Step 5: Explore mud recipes.
Even though mud is made from just two ingredients (dirt + water), there are unlimited mud recipes that can be made by experimenting with different amounts of soil and water. Invite kids to see what happens when they combine different amounts of each ingredient. How do different mud recipes look and feel?
Want to try out some of our favorite mud recipes? Download these recipe cards and discover which ones your child likes the most. Or, create your own! Boost communication skills by asking kids to describe the different muds. Model yourself using words such as soupy, thick, chunky, dry, wet, or sticky. Such a gripping sensory experience is a great opportunity to build language.
Step 6: Support mud play.
For many children, experimenting with mud immediately sparks both joy and curiosity, while others need to take it slow. Every human has a unique sensory system, and mud can push some kids far out of their comfort zone. It can help to consider, “What is my child’s mud mindset?” and tailor your support accordingly.

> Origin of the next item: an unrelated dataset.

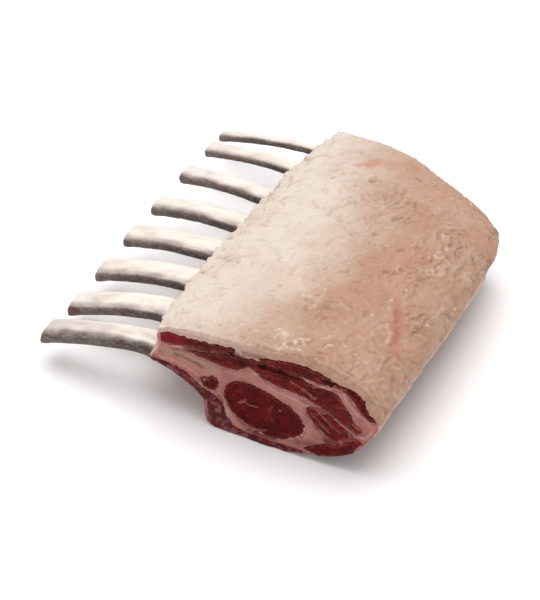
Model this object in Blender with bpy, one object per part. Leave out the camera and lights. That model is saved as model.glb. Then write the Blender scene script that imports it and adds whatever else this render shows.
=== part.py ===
"""Rack of lamb: eight trimmed rib bones under a loin of layered lean, with its cap of fat.

Lengths are in millimetres until a mesh is made, which is in metres. The loin is drawn once, as a
cross-section at the shoulder cut with X across the rack and Z up. Every layer of that drawing runs
the whole length of the rack, and place() says where a point of it lies at each stage of the way to
the loin cut. The bones arch from their bare tips through the loin to the backbone side. Muscles are
cut out of the fat around them, so that neighbours keep a thin gap.
"""

import math

import bpy
import numpy as np

MM = 0.001
GAP = 0.3

# The rack: its length at X = 0, how far the loin cut slants, and how the loin tapers towards it.
LENGTH = 178.0
END_SLANT = 0.35
SHOULDER_WIDTH = 58.5
SIDE_TAPER = 6.0
SIDE_ROUNDING = 6.4
TOP_TAPER = 0.13
TOP_ROUNDING = 0.17
# The top falls least over the saddle, a little to the rib side of the middle.
TOP_FALL = 1.05
SADDLE = 0.48
SADDLE_X = -16.0
SADDLE_WIDTH = 26.0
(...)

To gauge your child’s mud mindset today, try these tips:
Encourage your child to rub their hands together before play to prepare their sense of touch for stimulation.
Model a little mud play yourself to give kids a model and some time to decide if they want to try it out.
Provide tools like sticks or leaves to make mud more manageable.
Let kids go as "deep" as they want. Each child has their own threshold for sensory stimulation, and if we trust them to lead their play, they will manage that quite nicely.
Substitute mud with materials like forest putty, shaving cream or even water which offer similar benefits with more control and less mess.
Extend the Play!
If kids appear ready for more, you can simply start to play alongside them. Another great way to extend is to build with mud. Make a mud pie by forming a fistful of mud into a patty, plopping it down somewhere and adding “decorations” like sticks, pebbles or acorns. Or, start to combine mud and sticks to make a structure of some kind. Kids will likely get intrigued by what you are doing and want to try it too.
Why this is Good for Kids
Playing and experimenting with ooey, gooey mud helps children to strengthen their sense of touch -- and we know that the better kids are able to tune and integrate their senses, the more effectively they can learn. Once kids know how to make and manipulate mud, they have a tool for play and building with virtually unlimited uses. When kids transform the shape, texture, or nature of materials (in this case, turning dirt and water into mud), they also engage in a universal behavior pattern called the transforming schema, which supports brain development. Such a gripping sensory experience is a great opportunity to build language and communication skills. Best of all, when you let kids lose themselves in play and give them room to mess around, you offer them the openness and freedom they'll need to develop true creativity down the line. If all this isn’t compelling enough, research also indicates that playing in the dirt is just plain good for kids' health!